AIM - Show all lines of the listing that hold the word "Blender".
# # # #
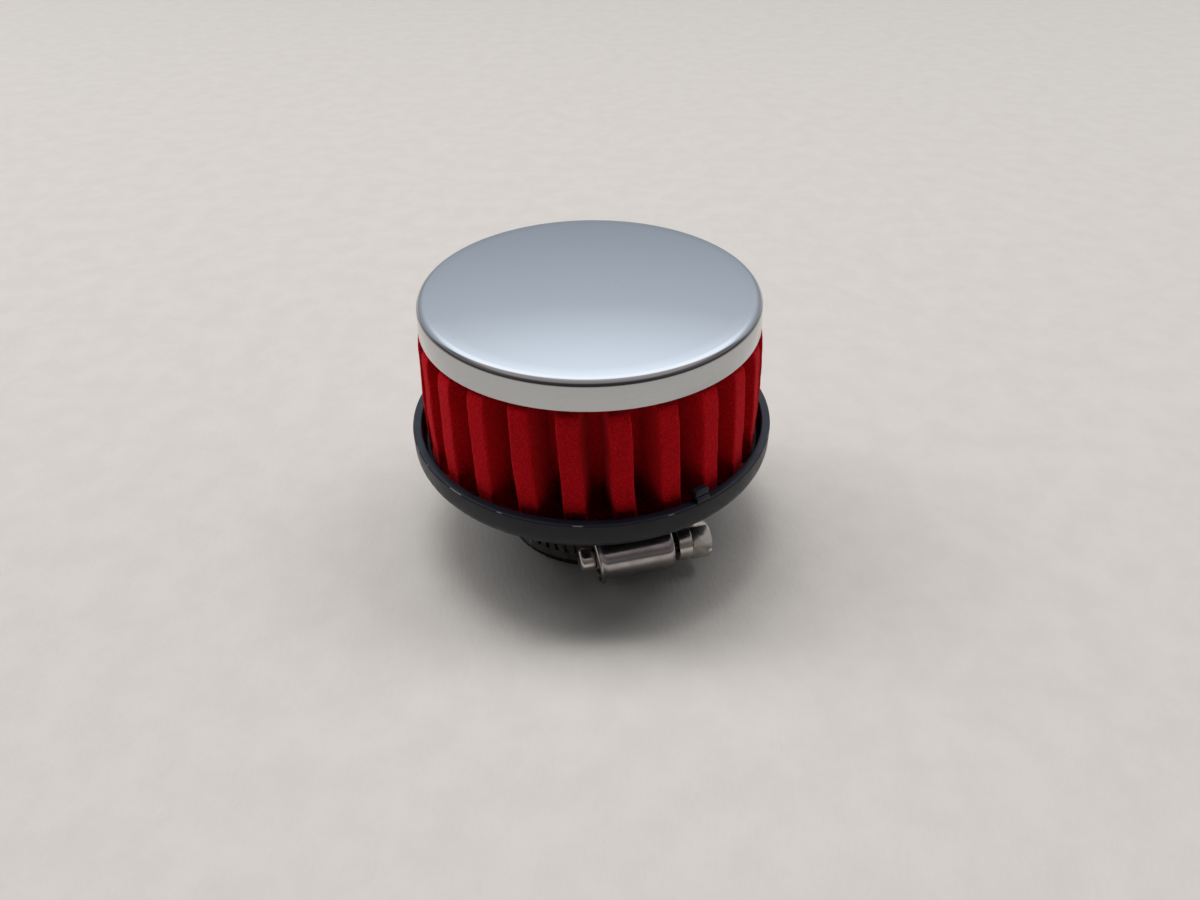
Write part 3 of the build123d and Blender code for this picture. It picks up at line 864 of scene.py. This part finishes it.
# Clamp screw
# A nickel-plated worm screw that turns in the housing. It has a rounded tip, a worm thread, a
# flat-faced collar turned on a lathe, and an 8 mm hexagon head with a slot for a screwdriver.
tip_y, core_y, thrust_y = -10.3, -6.7, 11.2
collar_y, head_y, head_end_y, facet_tilt = 13.8, 17.3, 22.15, 57.0
tip_screw_r, core_r, neck_screw_r, collar_r, across_flats = 3.0, 2.6, 2.3, 4.3, 8.0
tip_flat_r, cone_length, cone_in = 1.2, 1.7, 0.75
worm_r, worm_at_r, worm_start, worm_pitch, worm_turns = 0.78, 2.80, 1.4, 2.5, 6
driver_slot_w, driver_slot_depth = 1.1, 1.4


def lay_along_screw(piece):
    """Turns a piece drawn on Z to lie along the screw's own axis."""
    bpy.ops.object.select_all(action="DESELECT")
    piece.select_set(True)
    bpy.context.view_layer.objects.active = piece
    piece.rotation_euler = (math.radians(-90), 0, 0)
    piece.location = (screw_x * MM, 0, 0)
    bpy.ops.object.transform_apply(location=True, rotation=True)


screw = turned("worm_screw", [
    (tip_flat_r, tip_y, 0),
    (tip_screw_r, tip_y, 1.1),
    (tip_screw_r, core_y, 0.15),
    (core_r, core_y + 0.3, 0),
    (core_r, thrust_y, 0),
    (neck_screw_r, thrust_y, 0),
    (neck_screw_r, collar_y, 0),
    (collar_r, collar_y, 0.3),
    (collar_r, head_y, 0.35),
    (3.2, head_y, 0),
], 96)
show_only(screw, "EDGE")
pick(screw, lambda co: abs(co.z - tip_y * MM) < 1e-6
     and abs(co.xy.length - tip_flat_r * MM) < 1e-5, "edges")
bpy.ops.mesh.extrude_region_move(TRANSFORM_OT_translate={"value": (0, 0, 0.05 * MM)})
bpy.ops.transform.resize(value=(0.01, 0.01, 1), center_override=(0, 0, (tip_y + 0.05) * MM))
bpy.ops.object.mode_set(mode="OBJECT")

# The worm: one small ridge wound along the core.
bpy.ops.object.select_all(action="DESELECT")
bpy.ops.mesh.primitive_circle_add(
    vertices=4, radius=worm_r * MM, location=(0, 0, 0), rotation=(math.radians(90), 0, 0)
)
worm = bpy.context.object
worm.scale = (0.9, 1.0, 1.0)
worm.location = (worm_at_r * MM, 0, (core_y + worm_start) * MM)
bpy.ops.object.transform_apply(location=True, rotation=True, scale=True)
modify(
    worm, "SCREW", angle=math.radians(360 * worm_turns), screw_offset=worm_pitch * worm_turns * MM,
    steps=32 * worm_turns, render_steps=32 * worm_turns, iterations=1, axis="Z",
    use_smooth_shade=False,
)
show_only(worm, "EDGE")
bpy.ops.mesh.select_non_manifold()
bpy.ops.mesh.edge_face_add()
bpy.ops.object.mode_set(mode="OBJECT")
close_up(worm, 30.0)

# The hexagon head, its end turned to a cone on the lathe, with the driver's slot across it.
corner_r = across_flats / math.sqrt(3)
bpy.ops.object.select_all(action="DESELECT")
bpy.ops.mesh.primitive_cylinder_add(
    vertices=6, radius=corner_r * MM, depth=(head_end_y - head_y) * MM,
    location=(0, 0, (head_y + head_end_y) / 2 * MM),
)
head = bpy.context.object
bpy.ops.object.transform_apply(location=True)
cone = turned("cone", [
    (corner_r + 1, head_y - 1, 0),
    (corner_r + 1, head_end_y - cone_length, 0),
    (corner_r - cone_in, head_end_y + 0.02, 0),
], 96)
show_only(cone, "EDGE")
bpy.ops.mesh.select_non_manifold()
bpy.ops.mesh.edge_face_add()
bpy.ops.object.mode_set(mode="OBJECT")
close_up(cone)
modify(head, "BOOLEAN", operation="INTERSECT", object=cone, solver="EXACT")
slot_cut = block(
    "slot_cut", (-6.0, -driver_slot_w / 2, head_end_y - driver_slot_depth),
    (6.0, driver_slot_w / 2, head_end_y + 1.0), 0.05,
)
modify(head, "BOOLEAN", operation="DIFFERENCE", object=slot_cut, solver="EXACT")
bpy.data.objects.remove(cone)
bpy.data.objects.remove(slot_cut)
modify(
    head, "BEVEL", width=0.12 * MM, segments=2, limit_method="ANGLE",
    angle_limit=math.radians(25),
)
head.rotation_euler = (0, 0, math.radians(60 - facet_tilt))
bpy.ops.object.transform_apply(rotation=True)
join(screw, worm, head)
close_up(screw, 35.0)
lay_along_screw(screw)
set_clamp(screw)

nickel, tree, shader = material("nickel_plated_steel", Metallic=1.0)
plating = masked(tree, clouding, place_on(tree), Density=420.0)
bright = blended(tree, plating, (0.46, 0.43, 0.39), (0.58, 0.55, 0.51))
along_screw = place_on(tree, turn=(0, 0, math.radians(90 - clamp_azimuth)))
reach = node(tree, "ShaderNodeSeparateXYZ", {"Vector": along_screw}).outputs["Y"]
# The screw's neck between the housing's end wall and the collar is painted near black, a painted
# shade for the dark gap there.
from_gap = calculate(
    tree, "ABSOLUTE", calculate(tree, "SUBTRACT", reach, (thrust_y + collar_y) / 2 * MM)
)
painted_gap_shade = rising(tree, from_gap, 0.0012, 0.0015, 1.0, 0.0)
tree.links.new(
    node(
        tree, "ShaderNodeMix", {0: painted_gap_shade, 6: bright, 7: (0.03, 0.025, 0.02, 1.0)}, data_type="RGBA"
    ).outputs[2],
    shader["Base Color"],
)
tree.links.new(blended(tree, plating, 0.26, 0.16), shader["Roughness"])
lathe = place_on(tree, scale=(0.02, 1.0, 0.02), turn=(0, 0, math.radians(90 - clamp_azimuth)))
lines = masked(tree, brushing, lathe, Density=4200.0)
tree.links.new(bump(tree, lines, 0.000012, 0.5), shader["Normal"])
screw.data.materials.append(nickel)
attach(screw, "clamp_screw")
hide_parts("clamp_screw")
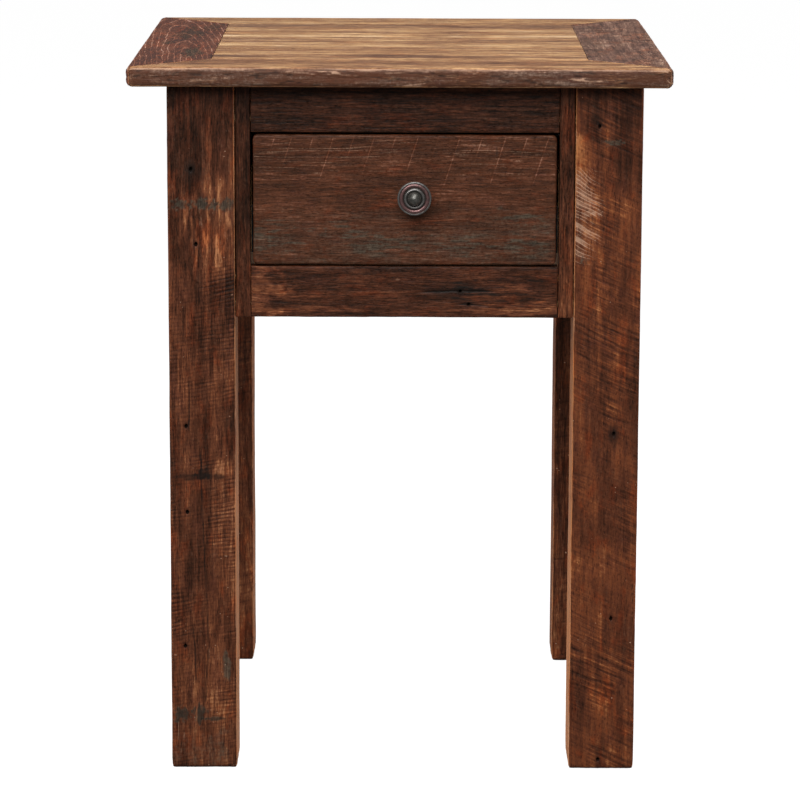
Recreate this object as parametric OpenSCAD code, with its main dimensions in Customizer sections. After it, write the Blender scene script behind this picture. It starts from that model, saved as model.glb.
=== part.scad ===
// Side table with one drawer: a framed plank top on four square legs, a recessed face frame,
// and a dovetailed drawer that runs on full-extension ball-bearing slides.
// The origin is on the floor under the middle of the top. The drawer opens towards -Y. Millimetres.

/* [Top] */
// Width of the tabletop, left to right
top_w = 508; // [500:1:560]
// Depth of the tabletop, front to back
top_d = 508; // [500:1:560]
// Thickness of the tabletop
top_t = 19; // [18:0.5:25]
// Width of the mitred boards round the top
border_w = 76; // [70:1:84]
// Radius of the top's corners, seen from above
corner_r = 11; // [4:1:20]
// Radius that eases the top's upper and lower edges
edge_r = 5; // [2:0.5:6]
// Share of the inner width taken by the back plank
back_plank_share = 0.43; // [0.34:0.01:0.5]
// Length of the tongues on the planks
tongue_l = 8; // [5:1:10]
// Thickness of the tongues on the planks
tongue_t = 6; // [4:0.5:7]

/* [Legs and frame] */
// Side of the square legs
leg_s = 63.5; // [60:0.5:66]
// Length of the legs
leg_h = 661; // [600:1:700]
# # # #
WRITTEN ANSWER -
Write part 3 of the build123d and Blender code for this picture. It picks up at line 864 of scene.py. This part finishes it.
Recreate this object as parametric OpenSCAD code, with its main dimensions in Customizer sections. After it, write the Blender scene script behind this picture. It starts from that model, saved as model.glb.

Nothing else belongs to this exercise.